- _What this task involves_
Using the listing below, set down each line from the line containing "on the floor." through the line containing "random.seed(12)", both ends included, exactly and with nothing added.

Data listing
━━━

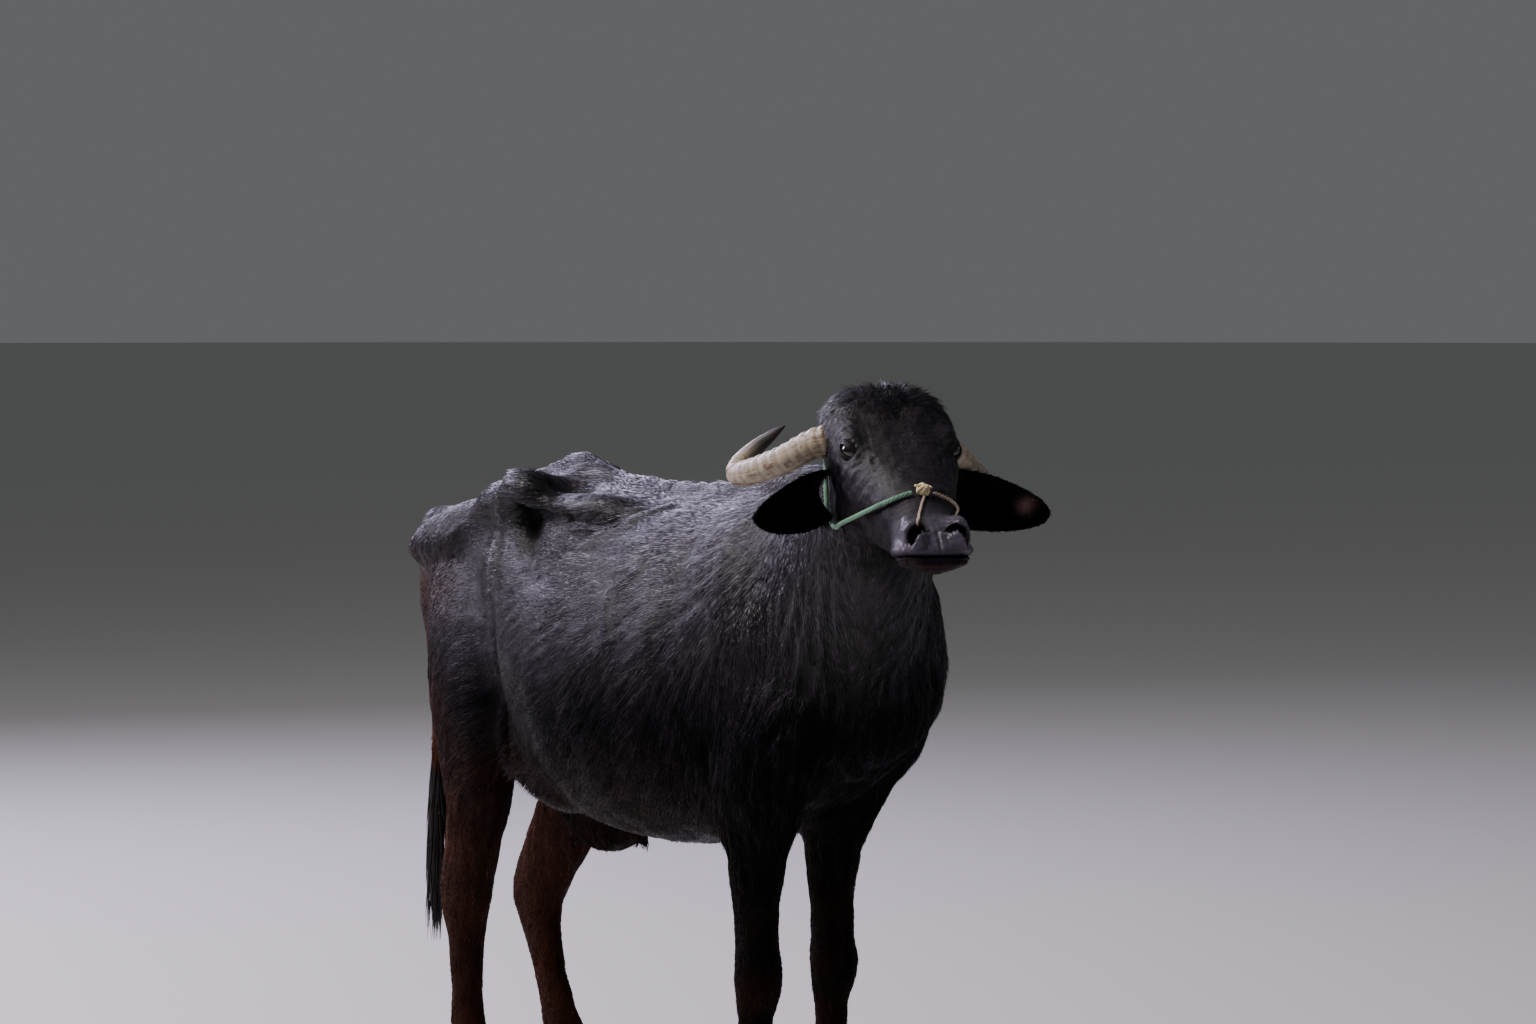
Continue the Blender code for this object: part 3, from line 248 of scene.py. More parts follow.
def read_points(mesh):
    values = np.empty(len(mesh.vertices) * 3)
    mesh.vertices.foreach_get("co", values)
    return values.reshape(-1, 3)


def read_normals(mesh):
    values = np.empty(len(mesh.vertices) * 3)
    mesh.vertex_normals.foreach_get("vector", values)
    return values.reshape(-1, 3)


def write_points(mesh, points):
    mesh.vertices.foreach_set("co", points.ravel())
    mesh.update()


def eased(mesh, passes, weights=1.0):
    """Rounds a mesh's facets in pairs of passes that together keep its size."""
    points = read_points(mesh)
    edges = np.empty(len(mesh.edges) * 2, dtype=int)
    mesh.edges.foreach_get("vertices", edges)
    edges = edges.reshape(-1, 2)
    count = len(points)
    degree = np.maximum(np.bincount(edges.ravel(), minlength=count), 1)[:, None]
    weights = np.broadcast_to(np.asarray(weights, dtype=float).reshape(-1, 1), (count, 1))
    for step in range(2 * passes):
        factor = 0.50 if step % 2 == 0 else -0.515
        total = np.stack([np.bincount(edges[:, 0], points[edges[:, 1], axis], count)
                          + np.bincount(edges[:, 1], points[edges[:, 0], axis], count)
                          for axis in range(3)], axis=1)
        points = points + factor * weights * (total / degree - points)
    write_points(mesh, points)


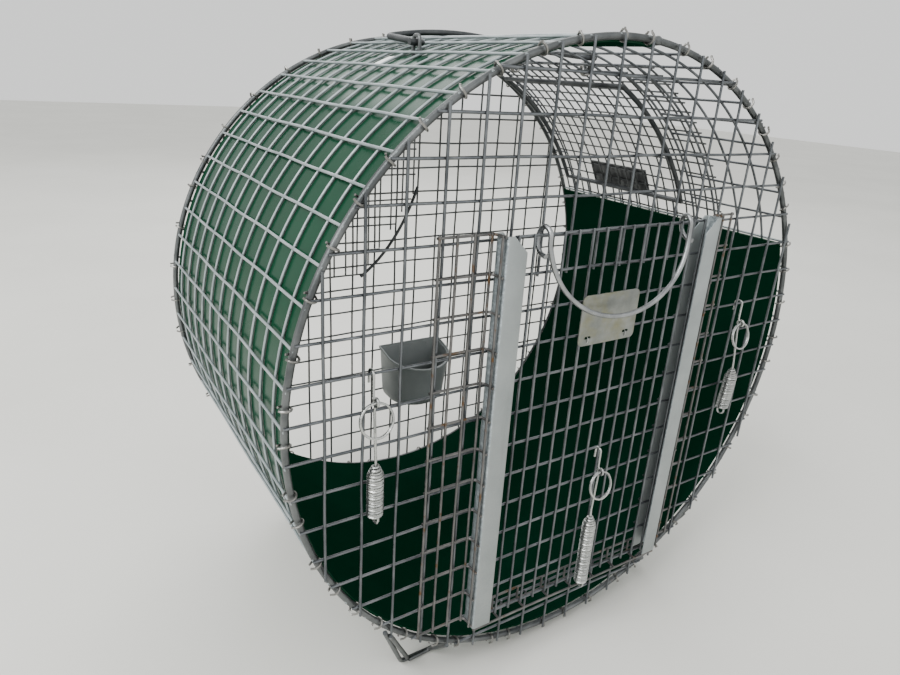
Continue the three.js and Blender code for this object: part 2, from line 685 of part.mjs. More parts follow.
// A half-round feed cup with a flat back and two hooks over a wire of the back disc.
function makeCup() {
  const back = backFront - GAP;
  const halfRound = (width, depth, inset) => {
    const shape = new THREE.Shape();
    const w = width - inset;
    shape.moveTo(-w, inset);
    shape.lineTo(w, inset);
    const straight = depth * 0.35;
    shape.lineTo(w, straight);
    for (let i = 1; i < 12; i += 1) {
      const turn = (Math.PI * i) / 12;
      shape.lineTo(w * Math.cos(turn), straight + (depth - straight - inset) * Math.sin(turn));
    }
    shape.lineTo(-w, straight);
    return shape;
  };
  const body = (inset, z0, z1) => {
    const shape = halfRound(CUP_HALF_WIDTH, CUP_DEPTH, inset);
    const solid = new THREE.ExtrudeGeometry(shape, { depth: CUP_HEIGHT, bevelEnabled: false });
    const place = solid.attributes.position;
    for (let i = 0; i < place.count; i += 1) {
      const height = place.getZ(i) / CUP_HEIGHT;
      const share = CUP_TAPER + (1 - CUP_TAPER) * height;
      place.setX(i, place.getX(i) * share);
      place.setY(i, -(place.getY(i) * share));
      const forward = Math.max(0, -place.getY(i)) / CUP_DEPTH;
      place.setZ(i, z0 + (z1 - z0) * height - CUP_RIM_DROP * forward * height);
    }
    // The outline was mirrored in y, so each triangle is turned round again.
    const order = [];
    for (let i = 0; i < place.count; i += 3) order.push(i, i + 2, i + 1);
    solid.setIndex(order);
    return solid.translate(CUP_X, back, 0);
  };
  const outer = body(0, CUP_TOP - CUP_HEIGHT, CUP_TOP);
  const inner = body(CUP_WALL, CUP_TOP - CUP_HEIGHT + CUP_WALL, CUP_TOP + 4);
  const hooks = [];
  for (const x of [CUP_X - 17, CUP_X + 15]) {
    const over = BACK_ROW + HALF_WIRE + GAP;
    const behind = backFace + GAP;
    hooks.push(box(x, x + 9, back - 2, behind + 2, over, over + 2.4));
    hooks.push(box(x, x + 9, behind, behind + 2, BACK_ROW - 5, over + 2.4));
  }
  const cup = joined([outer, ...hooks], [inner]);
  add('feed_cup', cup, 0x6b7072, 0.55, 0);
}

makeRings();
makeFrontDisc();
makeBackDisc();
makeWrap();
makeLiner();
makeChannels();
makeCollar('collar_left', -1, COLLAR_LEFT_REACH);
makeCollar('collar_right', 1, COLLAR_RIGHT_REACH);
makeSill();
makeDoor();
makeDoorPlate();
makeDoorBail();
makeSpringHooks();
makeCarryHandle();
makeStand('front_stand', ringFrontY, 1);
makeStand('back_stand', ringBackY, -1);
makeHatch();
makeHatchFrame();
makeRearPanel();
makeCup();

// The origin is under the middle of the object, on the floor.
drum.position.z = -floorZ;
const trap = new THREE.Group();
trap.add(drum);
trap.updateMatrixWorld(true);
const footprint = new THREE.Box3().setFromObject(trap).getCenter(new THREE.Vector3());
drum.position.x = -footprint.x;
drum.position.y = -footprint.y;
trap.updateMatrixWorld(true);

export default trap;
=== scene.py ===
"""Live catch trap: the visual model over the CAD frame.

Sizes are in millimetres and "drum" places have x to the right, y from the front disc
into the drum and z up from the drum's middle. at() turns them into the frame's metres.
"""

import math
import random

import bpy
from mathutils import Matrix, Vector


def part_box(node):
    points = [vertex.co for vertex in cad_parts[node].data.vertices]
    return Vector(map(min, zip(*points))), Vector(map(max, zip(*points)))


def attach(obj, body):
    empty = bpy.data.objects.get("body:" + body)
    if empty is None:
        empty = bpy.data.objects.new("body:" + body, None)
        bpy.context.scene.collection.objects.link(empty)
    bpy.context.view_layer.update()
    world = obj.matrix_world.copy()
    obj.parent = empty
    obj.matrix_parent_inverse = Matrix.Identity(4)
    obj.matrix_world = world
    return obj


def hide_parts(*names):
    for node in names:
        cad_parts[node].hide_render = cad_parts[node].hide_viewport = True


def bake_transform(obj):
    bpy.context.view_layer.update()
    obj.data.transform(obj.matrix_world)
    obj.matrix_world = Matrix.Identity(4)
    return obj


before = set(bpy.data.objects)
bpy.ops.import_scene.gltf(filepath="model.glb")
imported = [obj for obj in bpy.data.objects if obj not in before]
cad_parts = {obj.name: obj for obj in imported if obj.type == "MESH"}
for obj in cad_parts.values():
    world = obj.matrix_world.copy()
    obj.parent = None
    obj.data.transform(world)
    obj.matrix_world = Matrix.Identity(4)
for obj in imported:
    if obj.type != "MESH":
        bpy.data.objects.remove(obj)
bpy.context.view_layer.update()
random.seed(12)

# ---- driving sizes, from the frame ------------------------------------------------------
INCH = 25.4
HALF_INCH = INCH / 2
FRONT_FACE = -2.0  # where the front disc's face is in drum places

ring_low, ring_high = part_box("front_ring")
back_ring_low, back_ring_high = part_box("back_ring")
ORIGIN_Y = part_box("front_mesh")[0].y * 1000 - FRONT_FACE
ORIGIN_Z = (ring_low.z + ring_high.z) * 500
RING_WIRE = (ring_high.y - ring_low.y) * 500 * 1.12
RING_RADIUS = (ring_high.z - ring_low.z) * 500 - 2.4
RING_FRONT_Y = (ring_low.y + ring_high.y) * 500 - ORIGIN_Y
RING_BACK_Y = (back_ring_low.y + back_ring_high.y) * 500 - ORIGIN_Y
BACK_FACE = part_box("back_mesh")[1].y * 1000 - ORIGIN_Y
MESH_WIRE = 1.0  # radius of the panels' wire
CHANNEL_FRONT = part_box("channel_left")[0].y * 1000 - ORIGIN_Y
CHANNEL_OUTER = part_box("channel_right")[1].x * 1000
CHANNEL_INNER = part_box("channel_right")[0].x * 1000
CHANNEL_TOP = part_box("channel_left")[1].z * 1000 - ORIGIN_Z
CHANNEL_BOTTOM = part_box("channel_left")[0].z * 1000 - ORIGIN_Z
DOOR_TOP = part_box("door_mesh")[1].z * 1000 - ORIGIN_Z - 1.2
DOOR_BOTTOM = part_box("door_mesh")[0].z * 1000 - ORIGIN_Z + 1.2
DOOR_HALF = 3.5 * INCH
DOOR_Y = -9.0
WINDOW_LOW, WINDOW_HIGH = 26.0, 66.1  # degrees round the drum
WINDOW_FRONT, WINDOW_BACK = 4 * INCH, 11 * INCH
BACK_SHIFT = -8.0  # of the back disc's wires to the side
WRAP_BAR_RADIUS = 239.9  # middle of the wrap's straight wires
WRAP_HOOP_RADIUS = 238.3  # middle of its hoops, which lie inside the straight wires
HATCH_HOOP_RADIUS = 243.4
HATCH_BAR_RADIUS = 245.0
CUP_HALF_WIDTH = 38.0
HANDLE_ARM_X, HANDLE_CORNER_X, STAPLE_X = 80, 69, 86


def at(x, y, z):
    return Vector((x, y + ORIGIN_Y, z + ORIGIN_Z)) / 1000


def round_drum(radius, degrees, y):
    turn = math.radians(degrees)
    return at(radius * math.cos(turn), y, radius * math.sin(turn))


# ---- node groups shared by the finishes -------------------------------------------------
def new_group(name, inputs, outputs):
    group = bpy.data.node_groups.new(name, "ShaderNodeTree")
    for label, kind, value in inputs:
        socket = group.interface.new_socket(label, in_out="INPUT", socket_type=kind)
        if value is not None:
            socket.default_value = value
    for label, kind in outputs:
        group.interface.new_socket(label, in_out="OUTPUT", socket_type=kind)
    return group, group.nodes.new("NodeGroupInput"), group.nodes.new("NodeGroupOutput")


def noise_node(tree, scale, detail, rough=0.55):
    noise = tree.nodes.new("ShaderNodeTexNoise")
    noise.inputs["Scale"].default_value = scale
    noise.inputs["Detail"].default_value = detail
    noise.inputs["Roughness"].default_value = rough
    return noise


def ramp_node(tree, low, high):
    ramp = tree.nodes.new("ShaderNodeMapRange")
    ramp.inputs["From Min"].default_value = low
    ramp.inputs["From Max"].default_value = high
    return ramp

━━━

- _Exercise result_
// The origin is under the middle of the object, on the floor.
drum.position.z = -floorZ;
const trap = new THREE.Group();
trap.add(drum);
trap.updateMatrixWorld(true);
const footprint = new THREE.Box3().setFromObject(trap).getCenter(new THREE.Vector3());
drum.position.x = -footprint.x;
drum.position.y = -footprint.y;
trap.updateMatrixWorld(true);

export default trap;
=== scene.py ===
"""Live catch trap: the visual model over the CAD frame.

Sizes are in millimetres and "drum" places have x to the right, y from the front disc
into the drum and z up from the drum's middle. at() turns them into the frame's metres.
"""

import math
import random

import bpy
from mathutils import Matrix, Vector


def part_box(node):
    points = [vertex.co for vertex in cad_parts[node].data.vertices]
    return Vector(map(min, zip(*points))), Vector(map(max, zip(*points)))


def attach(obj, body):
    empty = bpy.data.objects.get("body:" + body)
    if empty is None:
        empty = bpy.data.objects.new("body:" + body, None)
        bpy.context.scene.collection.objects.link(empty)
    bpy.context.view_layer.update()
    world = obj.matrix_world.copy()
    obj.parent = empty
    obj.matrix_parent_inverse = Matrix.Identity(4)
    obj.matrix_world = world
    return obj


def hide_parts(*names):
    for node in names:
        cad_parts[node].hide_render = cad_parts[node].hide_viewport = True


def bake_transform(obj):
    bpy.context.view_layer.update()
    obj.data.transform(obj.matrix_world)
    obj.matrix_world = Matrix.Identity(4)
    return obj


before = set(bpy.data.objects)
bpy.ops.import_scene.gltf(filepath="model.glb")
imported = [obj for obj in bpy.data.objects if obj not in before]
cad_parts = {obj.name: obj for obj in imported if obj.type == "MESH"}
for obj in cad_parts.values():
    world = obj.matrix_world.copy()
    obj.parent = None
    obj.data.transform(world)
    obj.matrix_world = Matrix.Identity(4)
for obj in imported:
    if obj.type != "MESH":
        bpy.data.objects.remove(obj)
bpy.context.view_layer.update()
random.seed(12)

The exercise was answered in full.